The paradigm of “it’s about me!” as a postulate around femininity, as a subject effect of “entitlement,” brings femininity that is formulated around the tropes of “self-indulgence and pampering,” merited on “pleasuring the self” with a celebration of “women-only spaces” and unbridled commodity consumption (Lazar, 2009, p. 375). Margarita With A Straw (2015), Lipstick Under My Burkha(2017), and Aisha(2010) bring to fore a scope within which women characters style up femininities which silhouettes well-deserved “it’s about me!”. Shonali Bose, Alankrita Shrivastava, and Rajshree Ojha use dress to establish a visual discourse through the narratives fashioned around women in select films to garb their individual choice hedonist authorized enjoyment. Endowing the women characters with gratification, these filmmakers create a bricolage of self-absorbed femininities through dressing up by the interplay of the explicit, well-deserved worth of such women characters. 

            In Margarita With A Straw (2015), Shonali Bose, in coordination with the semiotic application of dressing up by the costume designer, personifies Laila by dressing in an incised feminine look and exploring pleasing and pampering herself. In multiple scenes, she is seen indulging in corporeal beauty, which imbues her penchant for self-seeking desire and pampering spontaneously.

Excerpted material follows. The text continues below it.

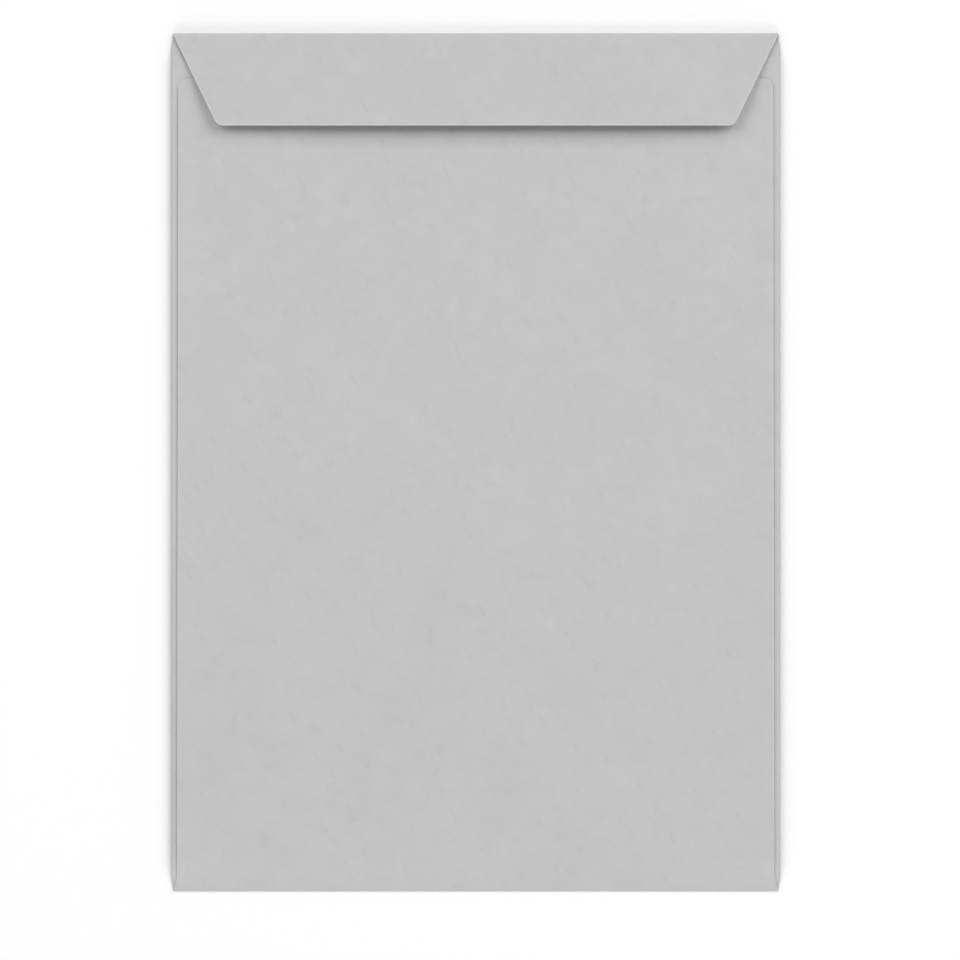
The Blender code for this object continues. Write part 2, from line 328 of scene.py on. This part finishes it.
def slanted_y(y, reach):
    """The side flap's ends are cut at a slant, so what lies further from the fold starts later."""
    zone = END_LENGTH + 2 * SIDE_FLAP_CUT
    from_bottom = max(0.0, 1.0 - (y - BOTTOM_FOLD_Y) / zone)
    from_top = max(0.0, 1.0 - (TOP_FOLD_Y - y) / zone)
    return y + SIDE_FLAP_END_SLOPE * reach * (from_bottom - from_top)


class Sheet:
    """The open middle surface of the blank, with each point's pale cut-edge mark (wear and painted
    highlight) and painted fold shade.
    """

    def __init__(self):
        self.bm = bmesh.new()
        self.cut = self.bm.verts.layers.float.new("cut_edge")
        self.ridge = self.bm.verts.layers.float.new("ridge")

    def point(self, place, to_cut=FAR_FROM_MARKS, to_ridge=FAR_FROM_MARKS, edge_wear_and_highlight=EDGE_WEAR_AND_HIGHLIGHT_REACH):
        """A vertex, with how near it lies to the nearest cut edge (paler there: wear and a painted
        highlight) and to a fold's outermost line (painted shade).
        """
        vertex = self.bm.verts.new(place)
        vertex[self.cut] = near(to_cut, edge_wear_and_highlight)
        # The fold mark darkens the colour as painted shade and also makes the paper a little smoother
        vertex[self.ridge] = near(to_ridge, RIDGE_SHADE_AND_POLISH_REACH)
        return vertex

    def join(self, rows):
        """Quads between rows of vertices that have the same length."""
        for lower, upper in zip(rows, rows[1:]):
            for index in range(len(lower) - 1):
                corners = [lower[index], lower[index + 1], upper[index + 1], upper[index]]
                if len({tuple(corner.co) for corner in corners}) > 2:
                    self.bm.faces.new(corners)

    def finish(self, name):
        """Welds the panels where they meet and returns the mesh."""
        bmesh.ops.remove_doubles(self.bm, verts=self.bm.verts, dist=WELD_DISTANCE)
        bmesh.ops.recalc_face_normals(self.bm, faces=self.bm.faces)
        mesh = bpy.data.meshes.new(name)
        self.bm.to_mesh(mesh)
        self.bm.free()
        return mesh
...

Reverberating with the neoliberal ethos and globalized understanding, the film embodies main female characters, including Laila and Khanum, in various sequences in modes of beauty culture and fashioning, emphasizing that a women’s body is a site of femininity to engage with the fun-filled activity. “Costume” is used as a “key element of the plot” (Street, 2001, p. 28) when both Laila and Khanum are in garments like the orange sleeveless, fitted party top, trendy denim jacket, girlish ensemble with bright pastel colours, youthful make-up, and accessories in a scene in a restaurant where they are seen enjoying. The dressing up in another sequence in the park accentuates Laila’s and Khanum’s affinity for self-indulgent pampering as a glorification of a “me-time” (Lazar, 2009, p. 376) with well-deserved self-worth and the projection of a gender-based exclusive space. Constructing narcissist confidence and in a representative narrative juncture of the film, Laila is shown in a feminizing custom of dabbing lipstick in a reflective concupiscent mood, with a feminine colored, floral printed top which silhouettes her age and feminine wants to fit her age group articulately. Towards the ending of the film, a sorrowful Laila finds solace in commodity and corporeal consumption, resonating “it’s about me!” narrative as an endorsement of neoliberal times after she has lost her mother and her love interest Khanum. In this scene, she is represented settling at the beauty parlor, decidedly transforming her hairstyle, dressing herself up in a bright orange-colored dress with a coordinated, elegant purse. In the entire length of the film, Laila’s and Khanum’s detailed assortment of stylish and trendy garments, accessories, adornments, and make-up implies respite through commodity, alluding to modern, urbanized, transnational sensibilities of postfeminism. 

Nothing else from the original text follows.